[Python-talk] A few more socket related questions
Larry Keber
lakkal at gmail.com
Fri Aug 28 16:44:22 EDT 2009
Lloyd Kvam wrote:
> On Fri, 2009-08-28 at 15:26 -0400, Larry Keber wrote:
>
>> bruce.labitt at autoliv.com wrote:
>>
>>>> You could also consider using Larry's netcat (nc) suggestion.
>>>>
>>>>
>>>>
>>> I looked at netcat after Larry mentioned it. If I understand correctly,
>>> netcat will do a file transfer, but not a RAM machine 1 to RAM machine 2
>>> transfer. Or, I don't understand the tool, nor how to use it yet.
>>>
>>>
>>>
>> Basically, netcat acts as the server. When your client establishes the
>> socket connection, netcat runs your C FFT program, and all input from
>> the socket gets sent to C program's stdin, and output from stdout gets
>> sent back out the socket to your client.
>>
>>
>
> That's very slick. That was not clear to me from the man page and I've
> always used netcat as a filter. Thanks for the info.
>
>
I haven't used it that way yet either, I'm also going by what the wiki
page says. It may be that you have to use it as a filter, like you
mention in your other post.

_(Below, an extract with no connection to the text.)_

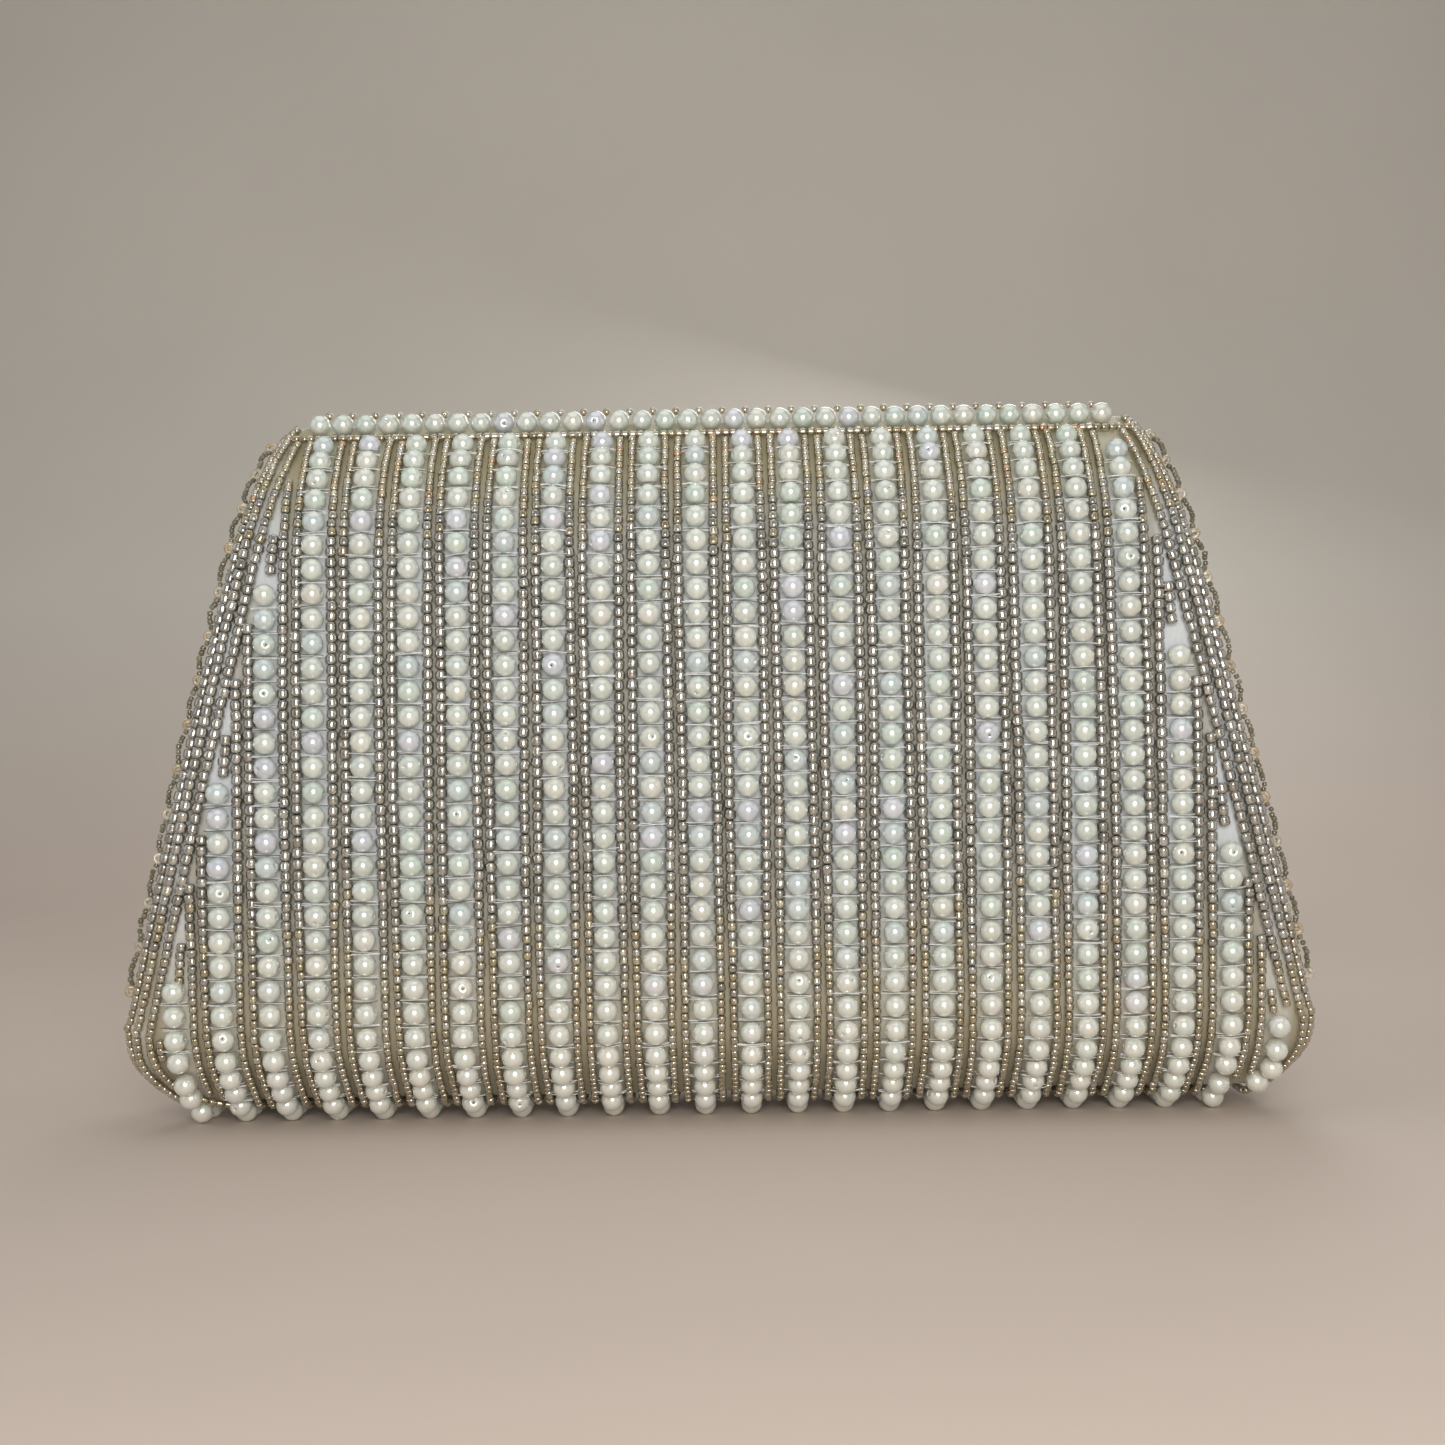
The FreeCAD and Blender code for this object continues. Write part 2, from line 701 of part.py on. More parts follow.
def fold_beads():
    """The pearls along the fold, the small beads between them and the strand below them."""
    angle = math.radians(size("fold_angle"))
    end = Vector(0, -size("fold_start"), size("fold_height"))
    along = Vector(0, math.sin(angle), math.cos(angle))
    out = Vector(0, -math.cos(angle), math.sin(angle))
    pearl, seed, clearance = size("pearl_size") / 2, size("seed_size") / 2, size("bead_clearance")
    row = end - along * size("fold_row_back") + out * (pearl + clearance)
    half = half_width(row.z) - pearl - 2
    pitch = size("fold_pearl_pitch")
    count = int(half // pitch)
    spots = [row + Vector(n * pitch, 0, 0) for n in range(-count, count + 1)]
    shaped(beads_at(spots, 2 * pearl), "fold_pearls")
    between = [spot + Vector(pitch / 2, 0, 0) + out * (pearl - 0.05) for spot in spots[:-1]]
    shaped(beads_at(between, size("accent_size")), "fold_accent_beads")
    strand = end - along * size("fold_seed_back") + out * (seed + clearance)
    shaped(
        Part.makeCylinder(seed, 2 * half, strand - Vector(half, 0, 0), Vector(1, 0, 0)),
        "fold_seed_strand",
    )
    return row, strand


def body_beads(body, outline):
    """Pearls and seed strands on the back, round the underside and low on the front."""
    row, strand = fold_beads()
    base, pearl = size("base_half"), size("pearl_size")
    line = bead_line(body, pearl / 2, size("pearl_pitch"), Vector(0, 0, 0))
    spots = pearl_spots(line, BAG)
    under = [p for p in spots if p.z < pearl / 2 + 0.5]
    back = [p for p in spots if p.y < 0 and p.z > pearl / 2 + 0.5]
    back = [p for p in back if math.hypot(p.y - row.y, p.z - row.z) > size("fold_clear")]
    shaped(beads_at([p for p in back if p.z < row.z], pearl), "back_pearls")
    front = [p for p in spots if p.y > 0 and p.z > pearl / 2 + 0.5]
    front = [p for p in front if p.z + pearl / 2 < size("front_bead_top")]
    shaped(beads_at(front, pearl), "front_pearls")
    feet_x = row_places()[1:-1:FEET_EVERY]
    feet = [p for p in under if abs(p.y) > base / 2 and any(abs(p.x - x) < 0.1 for x in feet_x)]
    shaped(beads_at(feet, pearl), "foot_pearls")
    shaped(beads_at([p for p in under if p not in feet], pearl), "underside_pearls")

    far = size("panel_length")
    top = strand.z - size("seed_size") / 2
    shaped(
        strands(body, Vector(0, -far, 0), Vector(0, -base, top), BAG), "back_seed_strands"
    )
    shaped(strands(body, Vector(0, -base, 0), Vector(0, base, top), BAG), "underside_seed_strands")
    low_front = Vector(0, far, size("front_bead_top"))
    shaped(strands(body, Vector(0, base, 0), low_front, BAG), "front_seed_strands")

    left = ("-Sizes.panel_length / 2", "-Sizes.edge_zone")
    right = ("Sizes.edge_zone", "Sizes.panel_length / 2")
    behind = ("-Sizes.panel_length / 2", "Sizes.base_half")
    before = ("Sizes.base_half + 0.1", "Sizes.panel_length / 2")
    height = ("0", "Sizes.picot_top")
    low = ("0", "Sizes.front_bead_top")
    back_sides = fused(*[box(x, behind, height) for x in (left, right)])
    edge_rows(body, outline, back_sides, "back_edge_seeds")
    front_sides = fused(*[box(x, before, low) for x in (left, right)])
    edge_rows(body, outline, front_sides, "front_edge_seeds")


def flap_beads(flap, outline):
    """Pearls, seed strands and edge rows on the flap."""
    pearl = size("pearl_size")
    hinge = Vector(0, 0, size("fold_centre") + size("fold_radius"))
    line = bead_line(flap, pearl / 2, size("pearl_pitch"), hinge)
    clear = [p for p in line if p.distanceToPoint(hinge) > size("fold_clear")]
    shaped(beads_at(pearl_spots(clear, FLAP), pearl), "flap_pearls")
    far, top = size("panel_length"), size("fold_height") - size("seed_size")
    shaped(strands(flap, Vector(0, 0, 0), Vector(0, far, top), FLAP), "flap_seed_strands")
    whole = box(EVERYWHERE, EVERYWHERE, ("0", "Sizes.picot_top"))
    edge_rows(flap, outline, whole, "flap_edge_seeds")


def depths(section, inward, side):
    """A section's depth at a height, on the back (-1) or the front (1), as a function."""
    points = moved_out(section, -inward).discretize(Distance=0.2)
    fitting = [p for p in points if p.y * side > 0]
    return lambda height: min(fitting, key=lambda p: abs(p.z - height)).y


def side_edging(body):
    """Picot edging down both sides of the back, from the top corners to above the base."""
    tilt = math.radians(size("side_angle"))
    depth_at = depths(body, size("cloth") + size("piping_size"), -1)
    path, outward = [], []
    for side in (-1, 1):
        out = Vector(side * math.cos(tilt), 0, math.sin(tilt))
        points, travelled, last = [], 0.0, None
        height = size("picot_top")
        while height >= size("picot_bottom"):
            point = Vector(side * half_width(height), depth_at(height), height)
            point += out * size("edging_offset")
            travelled += point.distanceToPoint(last) if last else size("picot_pitch")
            last = point
            if travelled >= size("picot_pitch"):
                points.append(point)
                travelled = 0.0
            height -= EDGE_STEP
        path.append(points)
        outward.append([out] * len(points))
    picot_edging(path, outward, "side")


def flap_edging(flap, outline):
    """Picot edging down the flap's sides and along its lower edge."""
    grown = outline.Shape.makeOffset2D(size("edging_offset"), 2, False, False)
    wire = grown if grown.ShapeType == "Wire" else grown.Wires[0]
    fine = [p for p in wire.discretize(Distance=0.2) if p.z < size("picot_top")]
    start = max(range(len(fine)), key=lambda n: fine[n].distanceToPoint(fine[n - 1]))
    fine = fine[start:] + fine[:start]
    depth_at = depths(flap, size("cloth") / 2, 1)
    points, travelled = [], size("picot_pitch")
    for one, other in zip(fine, fine[1:]):
        travelled += other.distanceToPoint(one)
        if travelled >= size("picot_pitch"):
            points.append(Vector(other.x, depth_at(other.z), other.z))
            travelled = 0.0
    middle = Vector(0, 0, size("outline_top"))
    outs = [Vector(p.x - middle.x, 0, (p.z - middle.z) * 0.4).normalize() for p in points]
    picot_edging([points], [outs], "flap")


def check(things):
    """Stop if any object failed or any sub-part isn't sound."""
    failed = [thing.Label for thing in document.Objects if {"Invalid", "Error"} & set(thing.State)]
    unsound = [t.Label for t in things if t.Shape.isNull() or not t.Shape.isValid()]
    empty = [t.Label for t in things if not t.Shape.Solids]
    if failed or unsound or empty:
        raise RuntimeError(f"failed: {failed}, unsound: {unsound}, empty: {empty}")


def main():
    fill_sheet()
    body, flap = body_section(), flap_section()
    fold_back = fold_section("fold_back", -size("fold_angle"), -88)
    fold_front = fold_section("fold_front", -92, -180 + size("fold_angle"))
    bag_outline = panel_outline("bag_outline", *BAG)
    flap_outline = panel_outline("flap_outline", *FLAP)
    document.recompute()

    body_shells(body, fold_back, bag_outline)
    gussets(body, bag_outline)
    slip_pocket()
    mouth_binding(bag_outline)
    flap_shells(flap, fold_front, flap_outline)
    press_stud()
    body_beads(body, bag_outline)
    flap_beads(flap, flap_outline)
    side_edging(body)
    flap_edging(flap, flap_outline)

    document.recompute()
    check(sub_parts)
    os.makedirs("parts", exist_ok=True)
    for thing in sub_parts:
        thing.Shape.exportStep(f"parts/{thing.Label}.step")
        solids = len(thing.Shape.Solids)
        print(f"{thing.Label}: {solids} solids, {thing.Shape.Volume:.0f} cubic mm")


main()
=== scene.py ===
import math

import bpy
import numpy as np
from mathutils import Matrix, Vector


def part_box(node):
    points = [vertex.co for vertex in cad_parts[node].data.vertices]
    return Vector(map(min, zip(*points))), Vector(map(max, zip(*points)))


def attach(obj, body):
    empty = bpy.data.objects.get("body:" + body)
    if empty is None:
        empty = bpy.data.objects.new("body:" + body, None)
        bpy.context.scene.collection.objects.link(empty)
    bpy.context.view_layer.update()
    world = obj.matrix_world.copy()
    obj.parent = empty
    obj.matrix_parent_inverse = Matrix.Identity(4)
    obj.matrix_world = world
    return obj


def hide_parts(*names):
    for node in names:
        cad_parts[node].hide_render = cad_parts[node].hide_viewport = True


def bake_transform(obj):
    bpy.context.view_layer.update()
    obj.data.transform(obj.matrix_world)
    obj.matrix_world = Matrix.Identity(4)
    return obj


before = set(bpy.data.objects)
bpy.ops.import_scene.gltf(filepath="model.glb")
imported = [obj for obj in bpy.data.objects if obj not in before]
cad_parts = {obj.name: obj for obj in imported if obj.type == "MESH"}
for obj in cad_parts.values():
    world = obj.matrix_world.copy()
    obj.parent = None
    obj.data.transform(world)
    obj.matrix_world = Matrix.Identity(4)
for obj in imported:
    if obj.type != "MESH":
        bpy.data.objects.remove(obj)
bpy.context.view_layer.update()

# A beaded evening bag. X is the width, Y the depth, Z up; the back faces -Y and the flap +Y.
# Every panel follows one line, seen from the side: from the front's mouth edge down, round the
# base, up the back, over the fold and down the flap. A place on it is its distance along the line.

MM = 0.001
SEED = 41
random = np.random.default_rng(SEED)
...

I don't have time right now to test it
myself. - but from the examples given, it seems like it would.
LArry
>> So, in this situation, the client would open a socket to the server, and
>> send a command (as you've designed in other posts - including the data
>> size and the data itself).
>>
>> On the server side, upon a connection being established, netcat would
>> invoke your C FFT program and send that command+size+data to the C
>> program's stdin, so it could read it without you having to write C
>> socket code. Then the C program simply writes the results (maybe using
>> the same kind of protocol: a command like 'result' followed by the
>> result data size followed by 'data' followed by the result data) out to
>> stdout, which netcat magically sends back over the socket to the python
>> client program (which has to call recv() on the socket to pick up the
>> response).
>>
>> This is all much more interesting than my actual work :-).